3.8. Comparative Experiments with Other State-of-the-Art Methods for RUL Prediction
To further validate the usefulness of our developed method, a comparative analysis was conducted with four alternative models: the memory fusion network (CLSTMF) [
39], self-adaptive graph convolutional networks with self-attention (SAGCN-SA) [
40], Time Transformer convolutional LSTM (TT-ConvLSTM) [
41], and TCN-Transformer [
42]. The first three models were designed for feature extraction and direct RUL prediction, whereas the TCN-Transformer model adopted a two-stage degradation process, considering both HI construction and RUL mapping.
The CLSTMF model achieved a lowest RMSE of 0.051, while the TT-ConvLSTM model showed the lowest RMSE and MAE values of 0.072 and 0.052, respectively.

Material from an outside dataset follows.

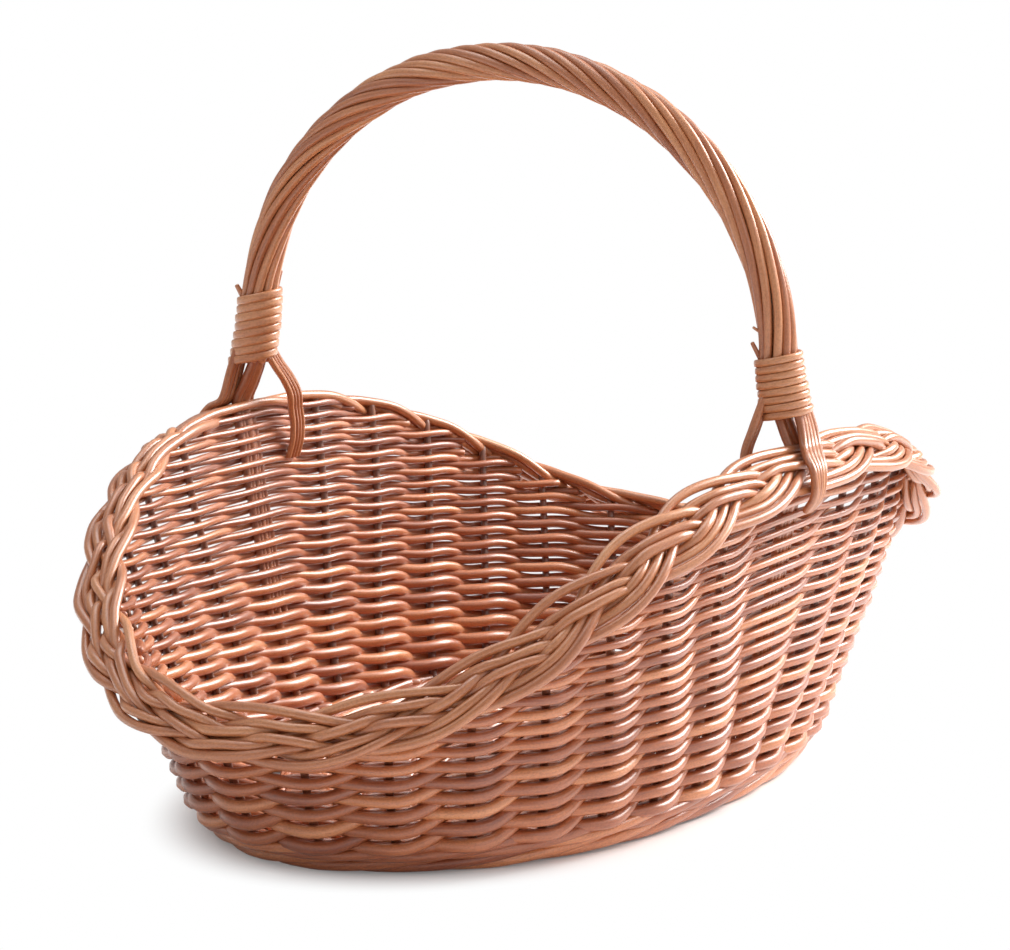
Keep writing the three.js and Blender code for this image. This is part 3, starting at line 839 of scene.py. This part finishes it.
def wale_strand(rope, number):
    """One rod of a rope, once round the foot and a little further, pressed flatter underneath."""
    place = np.linspace(0, STAKE_COUNT + WALE_OVERLAP, STAKE_COUNT * WALE_STEPS)
    angle = place_angle(place)
    turn = TURN * (place / WALE_SPACES + number / WALE_STRANDS)
    outward = wall_outward(angle, 0.0)
    centre = wall_point(angle, rope["wall"]) + outward * rope["out"]
    centre[:, 2] = rope["height"]
    along = place * SPACE_LENGTH
    lay = uneven(rope["lay"], along, "wale_lay")
    squeeze = np.where(np.sin(turn) < 0, WALE_SQUEEZE, 1.0)
    points = centre + outward * (lay * np.cos(turn))[:, None]
    points[:, 2] += lay * np.sin(turn) * squeeze
    radial = outward * np.cos(turn)[:, None] + UP * np.sin(turn)[:, None]
    return sweep(points, uneven(rope["radius"], along, "wale"), radial, sides=10)


def build_wale():
    if WALE_STRANDS * STAKE_COUNT % WALE_SPACES:
        raise ValueError("each wale strand has to end where one starts")
    parts = [wale_strand(rope, number) for rope in WALE_ROPES for number in range(WALE_STRANDS)]
    add_piece("foot_wale_rods", parts, "wall_willow", "foot_wale")


# Plaited border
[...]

The TCN-Transformer model performed relatively well with a lowest RMSE of 0.0549 and MAE of 0.0441. In contrast, our proposed two-stage degradation model consistently outperformed most of the alternatives, yielding the lowest RMSE of 0.0441 and MAE of 0.0321, demonstrating superior predictive accuracy across all metrics. These results of the comparative experiments are summarized in
Table 7, where the RMSE and MAE values for each model are provided. This emphasizes the effectiveness of our approach in accurately predicting RUL through the two-stage degradation process, including both point prediction and interval prediction.
4. Conclusions
This study proposed the HCVT-WD framework for constructing HIs in an unsupervised manner and predicting the RUL of bearings. Raw vibration signals are processed by a sequential CNN–vision Transformer architecture, eliminating manual feature engineering while capturing local spatial patterns and long-range temporal dependencies. The HI is defined as the Wasserstein distance between encoded representations of healthy and degraded states, providing a precise metric of degradation severity. Experimental validation on bearing datasets shows that the proposed HI outperforms state-of-the-art methods in monotonicity, trendability, and prognosability. For RUL estimation, the HI is seamlessly integrated into a CNN-BiLSTM regressor that models both temporal and nonlinear degradation dynamics. A Bayesian neural network yields uncertainty-aware predictions and confidence, which support risk-informed maintenance decisions for safety- and mission-critical applications. The HCVT-WD model requires minimal preprocessing and operates without full lifecycle data, making it adaptable to real-world industrial applications. Its capacity to yield robust HIs and quantify predictive uncertainty establishes it as a potent paradigm for PHM in intricate systems.
Future research will prioritize the development of adaptable HIs across varying operational conditions, validated through extensive testing on heterogeneous datasets to broaden their applicability. Additionally, attention will be directed towards addressing the uncertainty present in both the measurement process and the model’s predictions. This includes the integration of measurement uncertainty as well as other sources of uncertainty, such as model and environmental factors, into the development of more robust and reliable predictive models. Furthermore, future work will focus on fault diagnosis and prognosis through HI construction in a dual-task learning framework, with an emphasis on incorporating zero-fault-shot learning techniques to improve the model’s adaptability to unseen fault types and operational conditions.